§ Stated problem: Please print all of the material below, word for word.

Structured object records
⁂
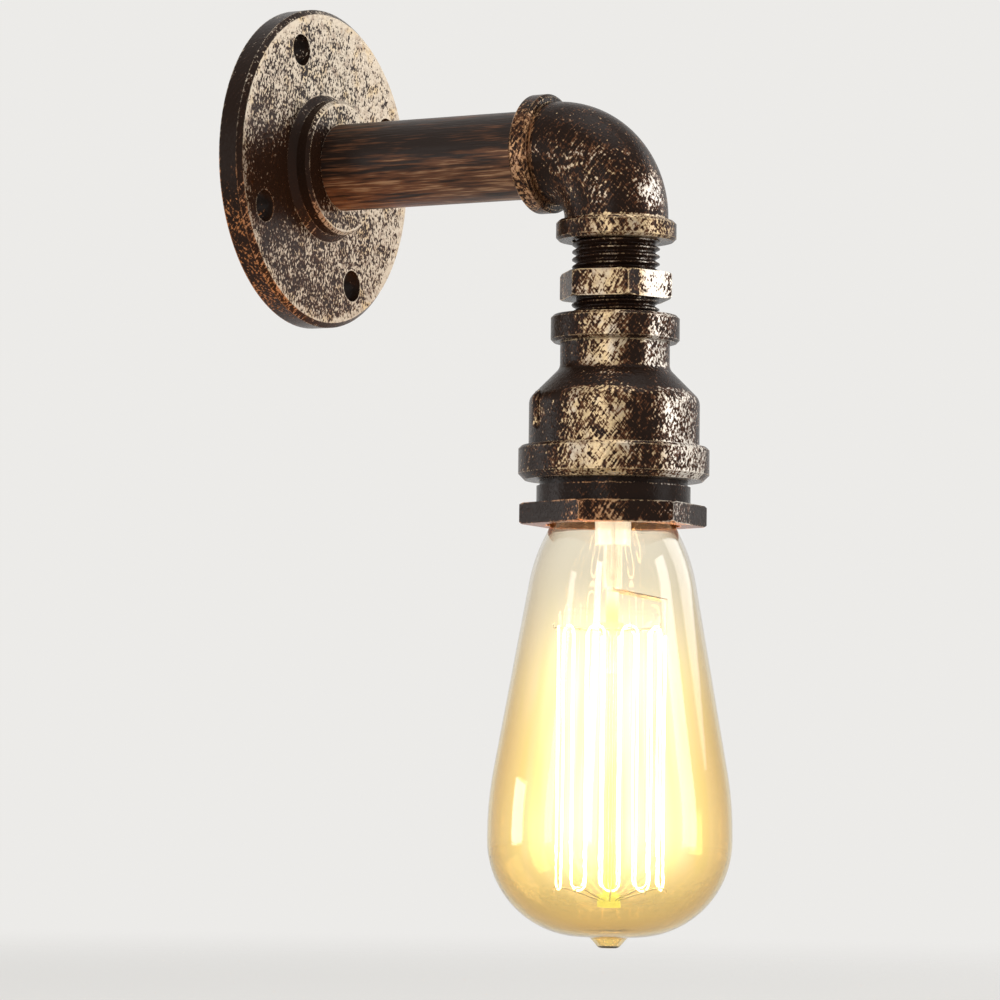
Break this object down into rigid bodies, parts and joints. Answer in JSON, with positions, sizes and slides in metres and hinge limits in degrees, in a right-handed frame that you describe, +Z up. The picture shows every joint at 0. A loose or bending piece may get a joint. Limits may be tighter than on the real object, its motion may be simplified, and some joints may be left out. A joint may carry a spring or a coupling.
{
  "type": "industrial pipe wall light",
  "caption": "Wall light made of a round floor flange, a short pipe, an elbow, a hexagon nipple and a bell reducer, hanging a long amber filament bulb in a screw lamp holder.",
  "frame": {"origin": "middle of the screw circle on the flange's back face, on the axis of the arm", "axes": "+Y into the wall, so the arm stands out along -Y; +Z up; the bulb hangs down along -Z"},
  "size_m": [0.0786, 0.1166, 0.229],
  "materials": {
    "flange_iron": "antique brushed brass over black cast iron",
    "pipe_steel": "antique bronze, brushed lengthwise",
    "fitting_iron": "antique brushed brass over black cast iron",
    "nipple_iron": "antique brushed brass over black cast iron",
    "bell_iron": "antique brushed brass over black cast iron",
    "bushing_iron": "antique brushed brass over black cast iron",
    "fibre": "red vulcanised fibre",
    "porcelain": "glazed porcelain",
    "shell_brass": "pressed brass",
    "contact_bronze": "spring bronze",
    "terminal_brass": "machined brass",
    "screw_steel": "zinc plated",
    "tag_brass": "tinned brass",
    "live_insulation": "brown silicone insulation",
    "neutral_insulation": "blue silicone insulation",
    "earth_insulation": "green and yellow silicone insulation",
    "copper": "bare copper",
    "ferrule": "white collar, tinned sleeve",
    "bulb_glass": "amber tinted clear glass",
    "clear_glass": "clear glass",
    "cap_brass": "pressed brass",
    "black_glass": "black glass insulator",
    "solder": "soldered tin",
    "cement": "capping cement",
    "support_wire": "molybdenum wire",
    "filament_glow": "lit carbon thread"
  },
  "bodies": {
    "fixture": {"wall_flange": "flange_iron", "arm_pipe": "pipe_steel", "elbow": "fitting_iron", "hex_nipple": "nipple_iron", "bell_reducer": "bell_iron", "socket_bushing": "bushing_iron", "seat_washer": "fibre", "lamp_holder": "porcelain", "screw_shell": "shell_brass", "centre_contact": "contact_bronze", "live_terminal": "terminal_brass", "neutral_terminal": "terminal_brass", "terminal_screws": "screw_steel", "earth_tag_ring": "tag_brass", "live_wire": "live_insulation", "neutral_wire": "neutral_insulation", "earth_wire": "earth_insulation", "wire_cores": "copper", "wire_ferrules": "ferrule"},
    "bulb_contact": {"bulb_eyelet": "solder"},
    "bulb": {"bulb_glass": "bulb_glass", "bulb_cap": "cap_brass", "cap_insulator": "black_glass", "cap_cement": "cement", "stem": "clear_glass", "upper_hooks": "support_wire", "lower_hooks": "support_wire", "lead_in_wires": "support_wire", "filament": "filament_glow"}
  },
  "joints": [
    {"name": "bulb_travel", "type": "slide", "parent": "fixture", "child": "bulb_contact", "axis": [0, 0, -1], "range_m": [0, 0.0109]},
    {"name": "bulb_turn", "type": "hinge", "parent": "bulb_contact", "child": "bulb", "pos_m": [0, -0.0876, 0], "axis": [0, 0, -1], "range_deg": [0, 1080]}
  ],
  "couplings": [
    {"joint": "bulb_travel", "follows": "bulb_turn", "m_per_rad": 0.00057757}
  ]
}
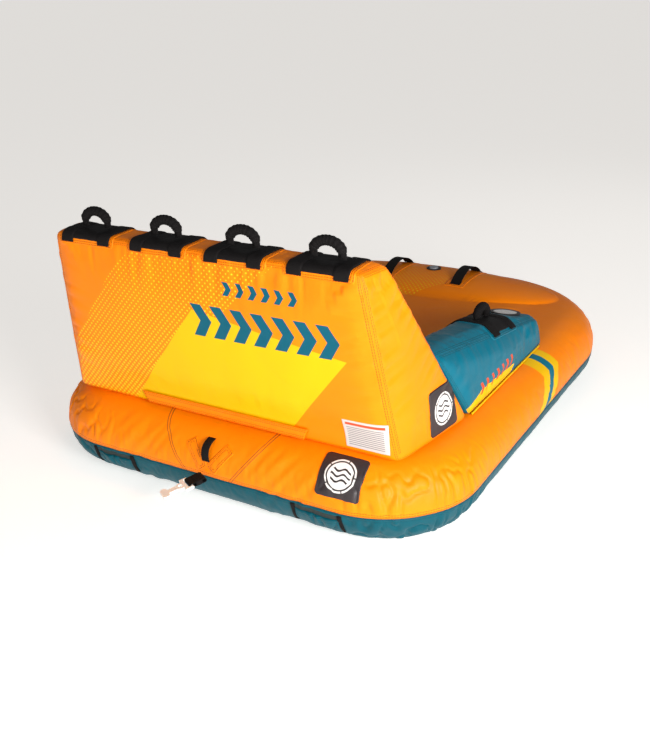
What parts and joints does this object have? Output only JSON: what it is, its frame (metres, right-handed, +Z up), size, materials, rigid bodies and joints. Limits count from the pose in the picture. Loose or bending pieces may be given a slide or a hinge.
⁂
§ Output for this task:
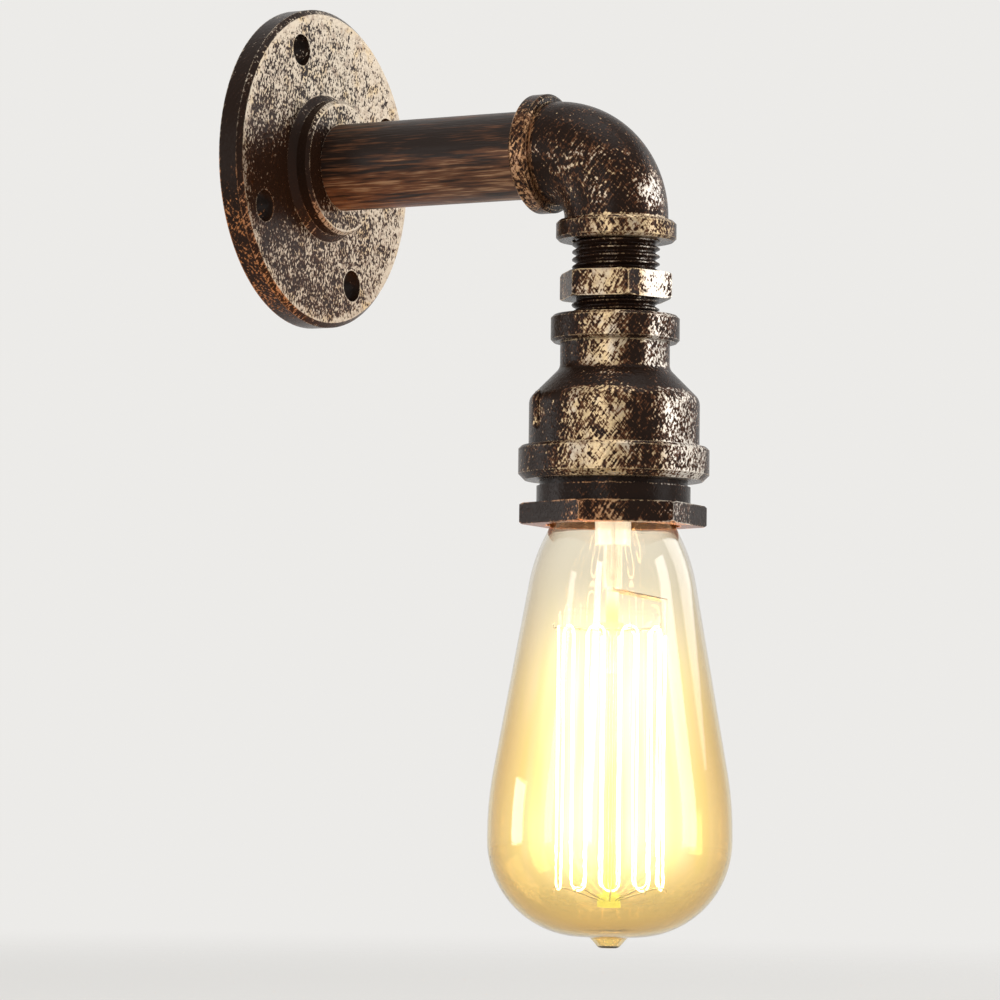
Break this object down into rigid bodies, parts and joints. Answer in JSON, with positions, sizes and slides in metres and hinge limits in degrees, in a right-handed frame that you describe, +Z up. The picture shows every joint at 0. A loose or bending piece may get a joint. Limits may be tighter than on the real object, its motion may be simplified, and some joints may be left out. A joint may carry a spring or a coupling.
{
  "type": "industrial pipe wall light",
  "caption": "Wall light made of a round floor flange, a short pipe, an elbow, a hexagon nipple and a bell reducer, hanging a long amber filament bulb in a screw lamp holder.",
  "frame": {"origin": "middle of the screw circle on the flange's back face, on the axis of the arm", "axes": "+Y into the wall, so the arm stands out along -Y; +Z up; the bulb hangs down along -Z"},
  "size_m": [0.0786, 0.1166, 0.229],
  "materials": {
    "flange_iron": "antique brushed brass over black cast iron",
    "pipe_steel": "antique bronze, brushed lengthwise",
    "fitting_iron": "antique brushed brass over black cast iron",
    "nipple_iron": "antique brushed brass over black cast iron",
    "bell_iron": "antique brushed brass over black cast iron",
    "bushing_iron": "antique brushed brass over black cast iron",
    "fibre": "red vulcanised fibre",
    "porcelain": "glazed porcelain",
    "shell_brass": "pressed brass",
    "contact_bronze": "spring bronze",
    "terminal_brass": "machined brass",
    "screw_steel": "zinc plated",
    "tag_brass": "tinned brass",
    "live_insulation": "brown silicone insulation",
    "neutral_insulation": "blue silicone insulation",
    "earth_insulation": "green and yellow silicone insulation",
    "copper": "bare copper",
    "ferrule": "white collar, tinned sleeve",
    "bulb_glass": "amber tinted clear glass",
    "clear_glass": "clear glass",
    "cap_brass": "pressed brass",
    "black_glass": "black glass insulator",
    "solder": "soldered tin",
    "cement": "capping cement",
    "support_wire": "molybdenum wire",
    "filament_glow": "lit carbon thread"
  },
  "bodies": {
    "fixture": {"wall_flange": "flange_iron", "arm_pipe": "pipe_steel", "elbow": "fitting_iron", "hex_nipple": "nipple_iron", "bell_reducer": "bell_iron", "socket_bushing": "bushing_iron", "seat_washer": "fibre", "lamp_holder": "porcelain", "screw_shell": "shell_brass", "centre_contact": "contact_bronze", "live_terminal": "terminal_brass", "neutral_terminal": "terminal_brass", "terminal_screws": "screw_steel", "earth_tag_ring": "tag_brass", "live_wire": "live_insulation", "neutral_wire": "neutral_insulation", "earth_wire": "earth_insulation", "wire_cores": "copper", "wire_ferrules": "ferrule"},
    "bulb_contact": {"bulb_eyelet": "solder"},
    "bulb": {"bulb_glass": "bulb_glass", "bulb_cap": "cap_brass", "cap_insulator": "black_glass", "cap_cement": "cement", "stem": "clear_glass", "upper_hooks": "support_wire", "lower_hooks": "support_wire", "lead_in_wires": "support_wire", "filament": "filament_glow"}
  },
  "joints": [
    {"name": "bulb_travel", "type": "slide", "parent": "fixture", "child": "bulb_contact", "axis": [0, 0, -1], "range_m": [0, 0.0109]},
    {"name": "bulb_turn", "type": "hinge", "parent": "bulb_contact", "child": "bulb", "pos_m": [0, -0.0876, 0], "axis": [0, 0, -1], "range_deg": [0, 1080]}
  ],
  "couplings": [
    {"joint": "bulb_travel", "follows": "bulb_turn", "m_per_rad": 0.00057757}
  ]
}
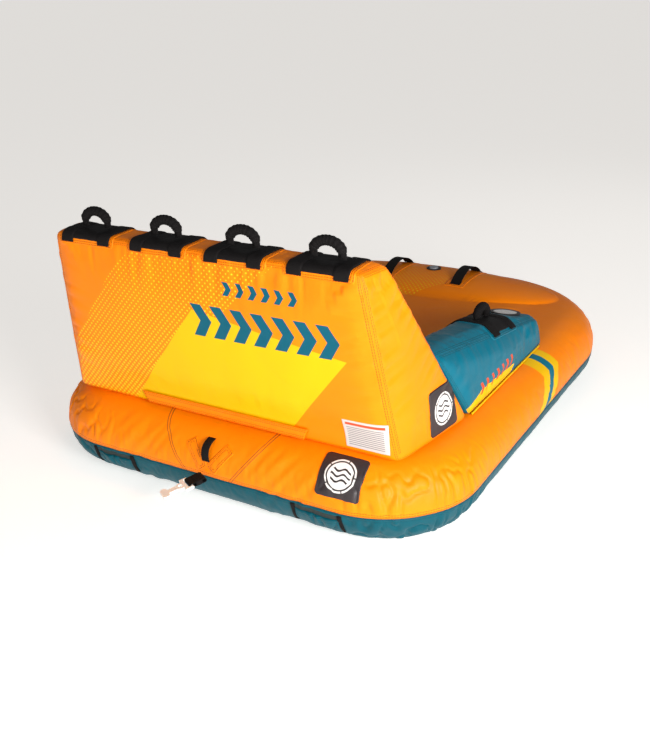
What parts and joints does this object have? Output only JSON: what it is, its frame (metres, right-handed, +Z up), size, materials, rigid bodies and joints. Limits count from the pose in the picture. Loose or bending pieces may be given a slide or a hinge.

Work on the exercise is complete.